If McKibben’s (and surely The Onion‘s) fires up the base but turns off the less engaged, Egan, and probably Newsweek, too, likely speak to an important segment of the public who are fairly well-versed in climate science, accept climate change is happening, and are dismayed by extreme weather events, but who haven’t yet experienced a real sense of urgency about global warming and who, in any case, remain mystified about an appropriate response. They likely come away still wondering just how to react.
For its part, Scientific American‘s reasoned look at the science gives the others’ words crucial credibility.
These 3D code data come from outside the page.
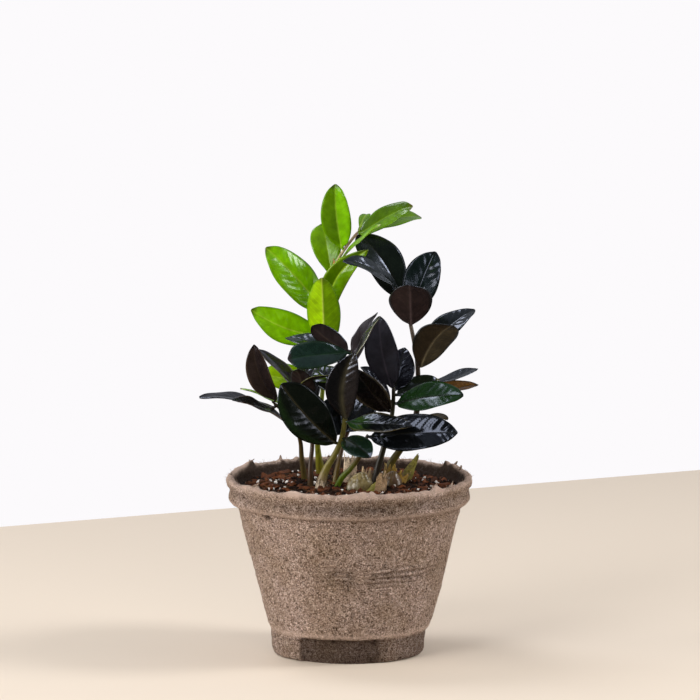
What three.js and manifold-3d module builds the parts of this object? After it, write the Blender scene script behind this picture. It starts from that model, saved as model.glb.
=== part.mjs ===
// Potted ZZ plant: a clump of dark leaf stalks and one young lime stalk, rooted in a moulded fibre pot.
// Millimetres, +Z up, the front of the plant towards -Y. The origin is the centre of the pot's underside.
import * as THREE from "three";
import { mergeVertices } from "three/addons/utils/BufferGeometryUtils.js";
import Module from "manifold-3d";

const wasm = await Module();
wasm.setup();

const CLEARANCE = 0.35; // between pieces that touch in the real plant

// ---------------------------------------------------------------- materials

function finish(color, roughness) {
  return new THREE.MeshStandardMaterial({ color, roughness, metalness: 0 });
}

const FIBRE = finish(0x8f7c6c, 0.95);
const POTTING_MIX = finish(0x2e1d14, 1.0);
const LIME_LEAF = finish(0x5f9a10, 0.35);
const DARK_LEAF = finish(0x15161a, 0.25);
const LIME_STEM = finish(0x8a9436, 0.5);
const DARK_STEM = finish(0x5c5226, 0.55);
const TUBER_SKIN = finish(0xa89a6c, 0.45);
const DRY_SHEATH = finish(0x7d6a2c, 0.7);

// ---------------------------------------------------------------- solids

// A closed geometry as a manifold-3d solid, and back again.
function solidOf(geometry) {
  const bare = geometry.index ? geometry.toNonIndexed() : geometry.clone();
  bare.deleteAttribute("normal");
  bare.deleteAttribute("uv");
  const merged = mergeVertices(bare, 1e-4);
  return new wasm.Manifold(
    new wasm.Mesh({
      numProp: 3,
      vertProperties: merged.attributes.position.array,
      triVerts: new Uint32Array(merged.index.array),
    }),
  );
}

function geometryOf(solid) {
  const mesh = solid.getMesh();
  const geometry = new THREE.BufferGeometry();
  geometry.setAttribute("position", new THREE.BufferAttribute(mesh.vertProperties, 3));
  geometry.setIndex(new THREE.BufferAttribute(mesh.triVerts, 1));
  geometry.computeVertexNormals();
  return geometry;
}

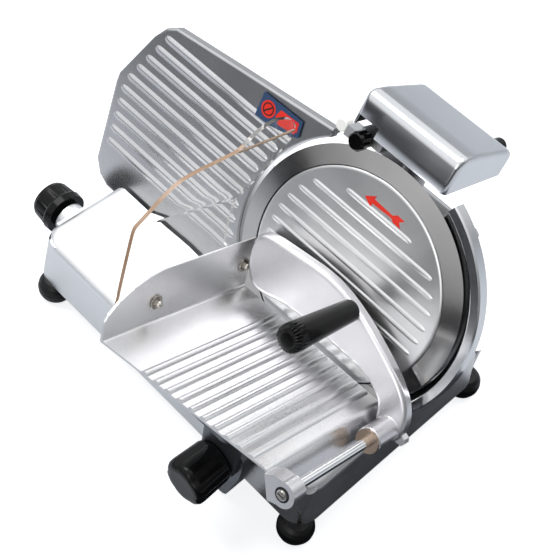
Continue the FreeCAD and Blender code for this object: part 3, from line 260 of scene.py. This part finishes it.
# The nodes that wear each material.
COATS = {
    "base": "base_casting",
    "housing": "motor_housing sharpener_turret gauge_bracket",
    "gauge": "gauge_plate",
    "tray": "food_tray",
    "pusher": "pusher_plate",
    "blade": "blade",
    "cover": "blade_cover",
    "ring": "blade_ring_guard",
    "hood": "sharpener_hood",
    "steel": "foot_screws bottom_cover cover_screws rear_cover spindle_bearings ring_guard_screws "
             "gauge_screws guard_bolts tray_nuts blade_hub blade_screws motor_rotor carriage_guide_bar "
             "dial_camshaft",
    "chrome": "pusher_rod carriage_slide_rod gauge_guide_rod sharpener_shaft",
    "bronze": "pusher_bush",
    "bracket": "rod_brackets carriage_block",
    "arm": "carriage_arm tray_post",
    "iron": "motor_stator",
    "motor": "motor_shell",
    "knob": "cover_knob thickness_knob tray_knob pusher_handle sharpener_knob grinding_button",
    "dark": "switch_unit cord_gland blade_pulley motor_pulley pusher_teeth carriage_roller",
    "rubber": "foot_front_left foot_front_right foot_rear_left foot_rear_right",
    "belt": "drive_belt",
    "nylon": "run_capacitor plate_stop",
    "green": "start_button",
    "red": "stop_button",
    "honing": "honing_stone",
    "grinding": "grinding_stone",
    "clear": "hand_guard",
}
for finish, names in COATS.items():
    for name in names.split():
        nodes[name].data.materials.clear()
        nodes[name].data.materials.append(MATERIALS[finish])


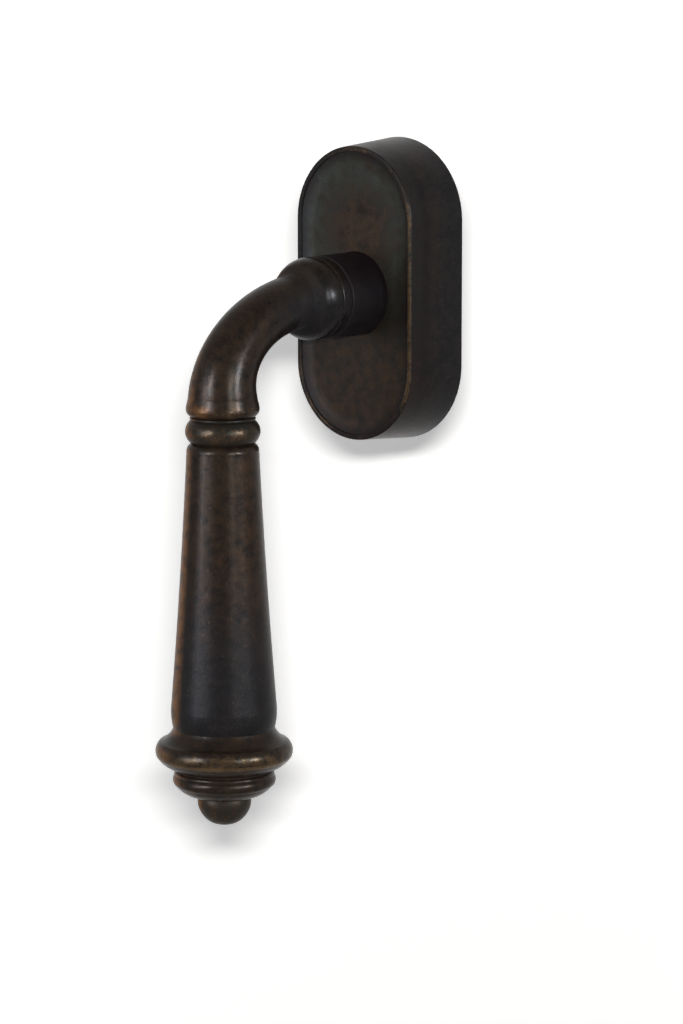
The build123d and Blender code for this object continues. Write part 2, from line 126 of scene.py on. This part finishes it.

I’ll consider later in this series the effectiveness of particular frames that are emerging in these responses: “a new normal,” a “snapshot of what’s to come,” a “climate wake up call,” “you ain’t seen nothing yet,” to name a few that have cropped up. But for now, let’s consider the key elements that make for effective messages about climate and weather.
In my opinion, Elizabeth Kolbert’s take in The New Yorker is a model to strive for. In a short article, she gives us a snapshot of the extreme weather that’s wreaked havoc here at home and across the globe for real families and real communities (Joplin, Mo., Texas, China, Colombia). She then explains, in simple terms, how all these events are related to a warming climate, pointing to carbon emissions from burning fossil fuels as the primary cause and lamenting a new International Energy Agency report that global CO2 emissions rose by a record amount last year. Then — and this is key — she calls for political and moral accountability:
Obama knows — and, indeed, has stated as much — that if we continue along our present path we’ll guarantee our children a much more dangerous future. Taking the steps that would reduce the risks of climate change is not going to be politically popular, which is why it is the President’s obligation to press for them.
The necessary elements are all there, without any unnecessary snark or wonk or overstatement: the weather, the science, the culprit, and an insistence on policy that does the right thing.